* RECORDED DATA *
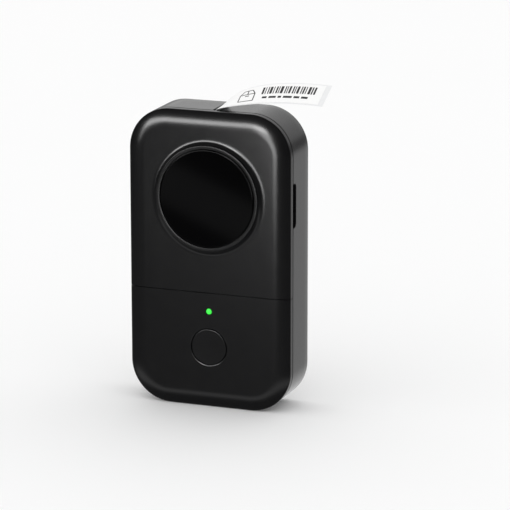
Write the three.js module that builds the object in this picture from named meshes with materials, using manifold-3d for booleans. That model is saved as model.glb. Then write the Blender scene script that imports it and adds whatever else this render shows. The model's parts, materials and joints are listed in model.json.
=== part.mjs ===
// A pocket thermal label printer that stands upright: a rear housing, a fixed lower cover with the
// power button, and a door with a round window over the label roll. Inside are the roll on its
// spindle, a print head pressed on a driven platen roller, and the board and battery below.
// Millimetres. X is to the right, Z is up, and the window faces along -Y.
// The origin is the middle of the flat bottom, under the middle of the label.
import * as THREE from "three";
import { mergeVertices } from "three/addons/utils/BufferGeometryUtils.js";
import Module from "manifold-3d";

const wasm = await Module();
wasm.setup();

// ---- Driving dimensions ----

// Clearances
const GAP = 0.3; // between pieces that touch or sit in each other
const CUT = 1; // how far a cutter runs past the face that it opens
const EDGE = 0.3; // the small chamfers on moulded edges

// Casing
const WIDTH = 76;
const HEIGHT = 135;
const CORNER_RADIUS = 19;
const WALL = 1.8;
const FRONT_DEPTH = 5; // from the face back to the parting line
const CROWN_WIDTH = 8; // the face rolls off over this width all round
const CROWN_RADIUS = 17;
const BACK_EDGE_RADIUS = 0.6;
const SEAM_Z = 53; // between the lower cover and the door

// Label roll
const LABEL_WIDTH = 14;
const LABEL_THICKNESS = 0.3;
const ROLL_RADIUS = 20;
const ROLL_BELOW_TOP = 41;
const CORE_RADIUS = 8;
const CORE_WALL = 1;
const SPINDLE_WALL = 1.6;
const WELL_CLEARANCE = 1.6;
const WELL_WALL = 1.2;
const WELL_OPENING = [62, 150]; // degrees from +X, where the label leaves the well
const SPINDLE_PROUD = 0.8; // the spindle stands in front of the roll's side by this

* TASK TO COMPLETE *
Print back all the lines verbatim.

* FINISHED TASK *
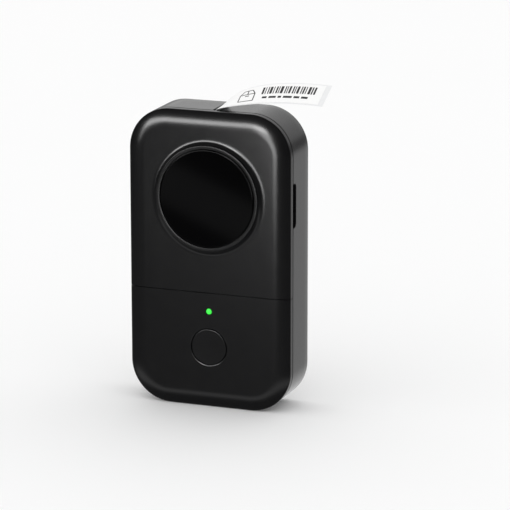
Write the three.js module that builds the object in this picture from named meshes with materials, using manifold-3d for booleans. That model is saved as model.glb. Then write the Blender scene script that imports it and adds whatever else this render shows. The model's parts, materials and joints are listed in model.json.
=== part.mjs ===
// A pocket thermal label printer that stands upright: a rear housing, a fixed lower cover with the
// power button, and a door with a round window over the label roll. Inside are the roll on its
// spindle, a print head pressed on a driven platen roller, and the board and battery below.
// Millimetres. X is to the right, Z is up, and the window faces along -Y.
// The origin is the middle of the flat bottom, under the middle of the label.
import * as THREE from "three";
import { mergeVertices } from "three/addons/utils/BufferGeometryUtils.js";
import Module from "manifold-3d";

const wasm = await Module();
wasm.setup();

// ---- Driving dimensions ----

// Clearances
const GAP = 0.3; // between pieces that touch or sit in each other
const CUT = 1; // how far a cutter runs past the face that it opens
const EDGE = 0.3; // the small chamfers on moulded edges

// Casing
const WIDTH = 76;
const HEIGHT = 135;
const CORNER_RADIUS = 19;
const WALL = 1.8;
const FRONT_DEPTH = 5; // from the face back to the parting line
const CROWN_WIDTH = 8; // the face rolls off over this width all round
const CROWN_RADIUS = 17;
const BACK_EDGE_RADIUS = 0.6;
const SEAM_Z = 53; // between the lower cover and the door

// Label roll
const LABEL_WIDTH = 14;
const LABEL_THICKNESS = 0.3;
const ROLL_RADIUS = 20;
const ROLL_BELOW_TOP = 41;
const CORE_RADIUS = 8;
const CORE_WALL = 1;
const SPINDLE_WALL = 1.6;
const WELL_CLEARANCE = 1.6;
const WELL_WALL = 1.2;
const WELL_OPENING = [62, 150]; // degrees from +X, where the label leaves the well
const SPINDLE_PROUD = 0.8; // the spindle stands in front of the roll's side by this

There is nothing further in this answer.